• **Directions for this task**
Return every line of the material exactly.

• **Information provided**
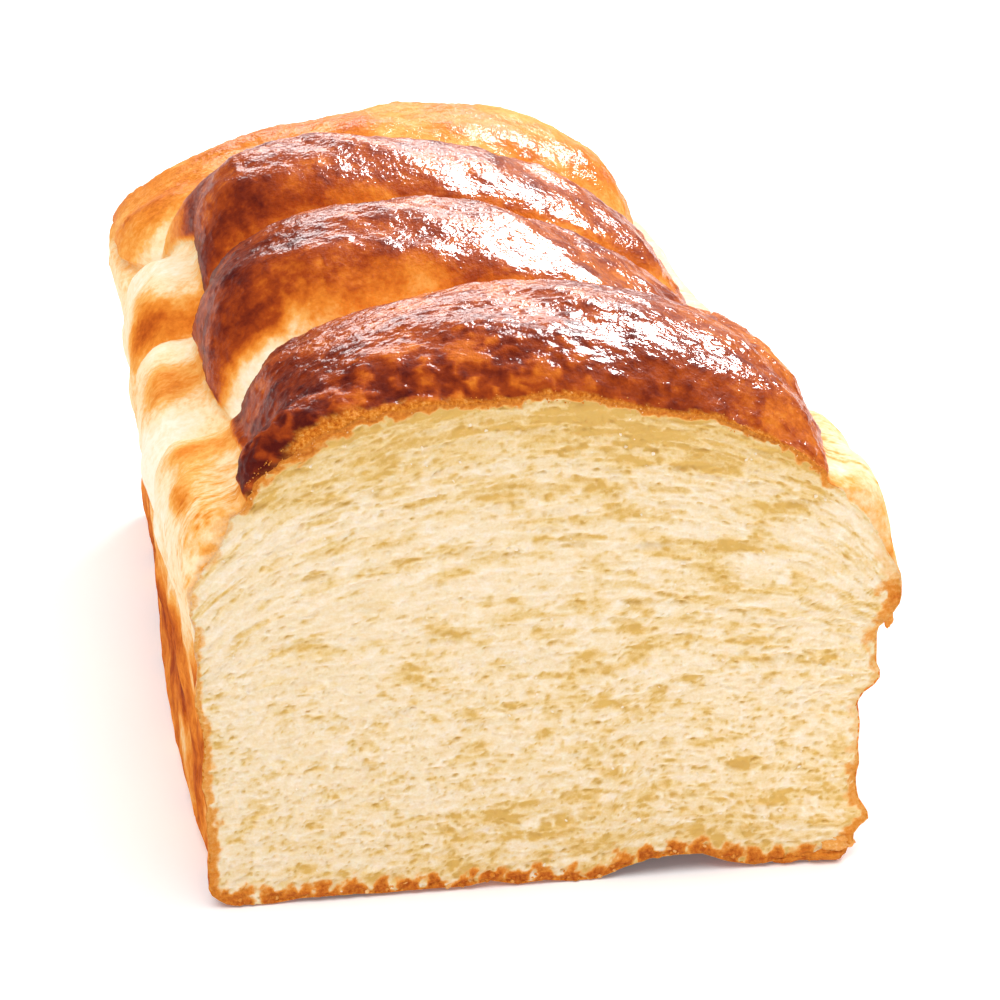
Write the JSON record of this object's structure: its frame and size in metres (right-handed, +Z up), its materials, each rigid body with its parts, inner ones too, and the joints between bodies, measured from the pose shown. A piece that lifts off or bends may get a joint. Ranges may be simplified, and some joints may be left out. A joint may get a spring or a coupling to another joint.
{
  "type": "cut pan loaf of milk bread",
  "caption": "Straight-sided pan loaf of soft milk bread, risen in glazed humps and sliced across at one end, so that its pale crumb shows.",
  "frame": {"origin": "middle of the base, on the surface that the loaf rests on", "axes": "+Z up; the loaf lies along Y with its cut face towards -Y; +X to the right when looking at the cut face"},
  "size_m": [0.1208, 0.1874, 0.0959],
  "materials": {
    "crust": "glazed brown bread crust, paler in the folds and on the walls",
    "crumb": "soft open cream crumb on the cut face"
  },
  "bodies": {
    "root": {"loaf": "crust"}
  },
  "joints": []
}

• **Written answer**
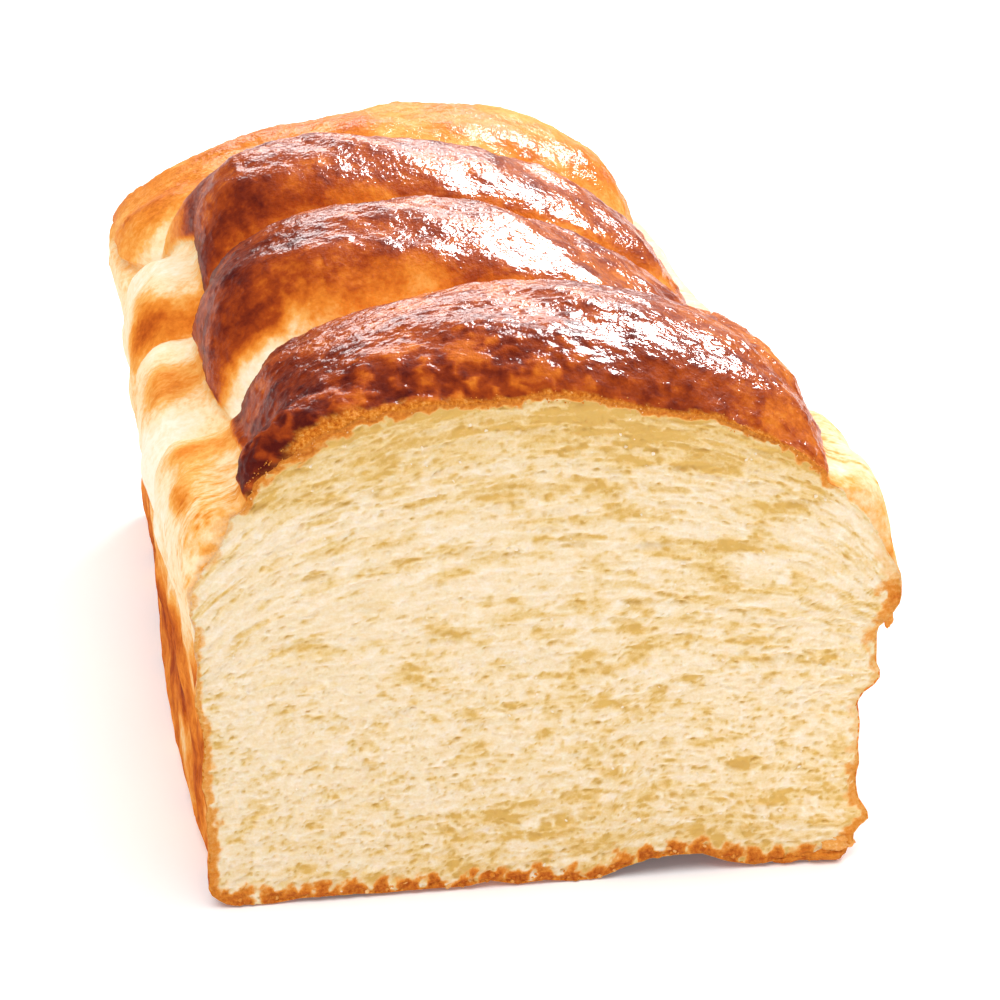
Write the JSON record of this object's structure: its frame and size in metres (right-handed, +Z up), its materials, each rigid body with its parts, inner ones too, and the joints between bodies, measured from the pose shown. A piece that lifts off or bends may get a joint. Ranges may be simplified, and some joints may be left out. A joint may get a spring or a coupling to another joint.
{
  "type": "cut pan loaf of milk bread",
  "caption": "Straight-sided pan loaf of soft milk bread, risen in glazed humps and sliced across at one end, so that its pale crumb shows.",
  "frame": {"origin": "middle of the base, on the surface that the loaf rests on", "axes": "+Z up; the loaf lies along Y with its cut face towards -Y; +X to the right when looking at the cut face"},
  "size_m": [0.1208, 0.1874, 0.0959],
  "materials": {
    "crust": "glazed brown bread crust, paler in the folds and on the walls",
    "crumb": "soft open cream crumb on the cut face"
  },
  "bodies": {
    "root": {"loaf": "crust"}
  },
  "joints": []
}